Commercial Division Blog
Posted: August 3, 2022 / Written by: Jeffrey M. Eilender, Samuel L. Butt, Seth D. Allen, Joshua Wurtzel, Hillary S. Zilz / Category Commercial Division Justices
Default Judgment Proper Where Party Failed to Update Address and Did Not Receive Service of Process
On July 26, 2022, Justice Borrok of the New York County Commercial Division issued a decision in Shabtai v. HFZ Capital Group, LLC, 2022 NY Slip Op 50669(U) holding that a party’s failure to update its address was not a reasonable excuse for not receiving process and the subsequent failure to respond warranted a default judgment, stating:
To successfully oppose a CPLR 3215(a) motion for default judgment, a defendant must show a reasonable excuse for the default and a meritorious defense (Zhang v Jong, 195 AD3d 435, 435, 144 N.Y.S.3d 581 [1st Dept 2021]). CPLR 3012(d) also allows for an extension of time to appear or plead upon just terms and a showing of reasonable excuse for delay (Velasquez v New York City Transit Auth./MTA, 198 AD3d 555, 556, 152 N.Y.S.3d 823 [1st Dept 2021]). New York has a "strong public policy in favor of disposing of cases on their merits," and the motion court has discretion in determining what constitutes a reasonable excuse [*14] (Zhang, 195 AD3d at 435).
The failure to receive service of process predicated on the failure to maintain a proper address is, under the facts of this case, simply not a reasonable excuse (Majada Inc. v. E&A RE Capital Corp., 205 AD3d 648, 649 [1st Dept 2022]). Nor is it reasonable under the circumstances to have expected HFZ, Monroe's predecessor-in-interest by virtue of Monroe's foreclosure on their equity position, to forward anything to them. HFZ had no obligation to do so. Finally, it does not matter that the defendants were working remotely during the pandemic. Updating an address with the registered agent does not require physical presence in the office and by the defendants' own admission, their office attendance hiatus neither inhibited their ability to operate the Property, nor did it prevent them from filing the Certificate of Cancellation and otherwise intentionally trying to cause the dissolution of the Shore Club Entities.
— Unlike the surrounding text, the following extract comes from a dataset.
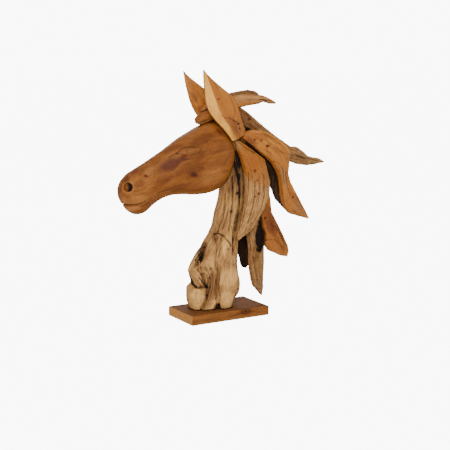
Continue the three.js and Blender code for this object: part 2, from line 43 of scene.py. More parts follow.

Shanker v 119 E. 30th, Ltd., 63 AD3d 553, 554, 881 N.Y.S.2d 98 (1st Dept 2009), Berardi Stone Setting, Inc. v Stonewall Contracting Corp., 170 AD3d 934, 936, 96 N.Y.S.3d 318 (1st Dept 2019), Raiola v 1944 Holding Ltd., 1 AD3d 296, 296, 767 N.Y.S.2d 595 (1st Dept 2003) and Cantarelli S.P.A. v L. Della Cella Co., 40 AD3d 445, 446, 837 N.Y.S.2d 40 (1st Dept 2007) do not compel a different result. The Shanker, Berardi, and Raiola courts held that a default can be vacated pursuant to CPLR 317 where a defendant was not personally served, did not receive actual notice, and otherwise has a meritorious defense. CPLR 317 however does not apply to the case at nisi prius. [*15] In this case, as discussed above, the defendants were personally served. Nor are the defendants entitled to relief based on Cantarelli. In Cantarelli, when the defendants received the summons and complaint after the time to answer had expired, the defendant's attorney promptly reached out and negotiated a standstill agreement. When the negotiations broke down, the plaintiff immediately moved for a default judgment (Cantarelli, 40 AD3d at 446). The Court held that the defendant had a reasonable excuse based on law office failure to negotiate the right to file a late answer and a meritorious defense based on the fact that it received less than the goods that the plaintiff billed it for and having provided documentation to the court in support of its position (id.). This is simply not this case here. The defendants in this case were well aware of Mr. Shabtai's position and actively sought to frustrate [**7] his interest and avoid their obligation to pay him. Thus, the motion must be granted and the cross-motion must be denied.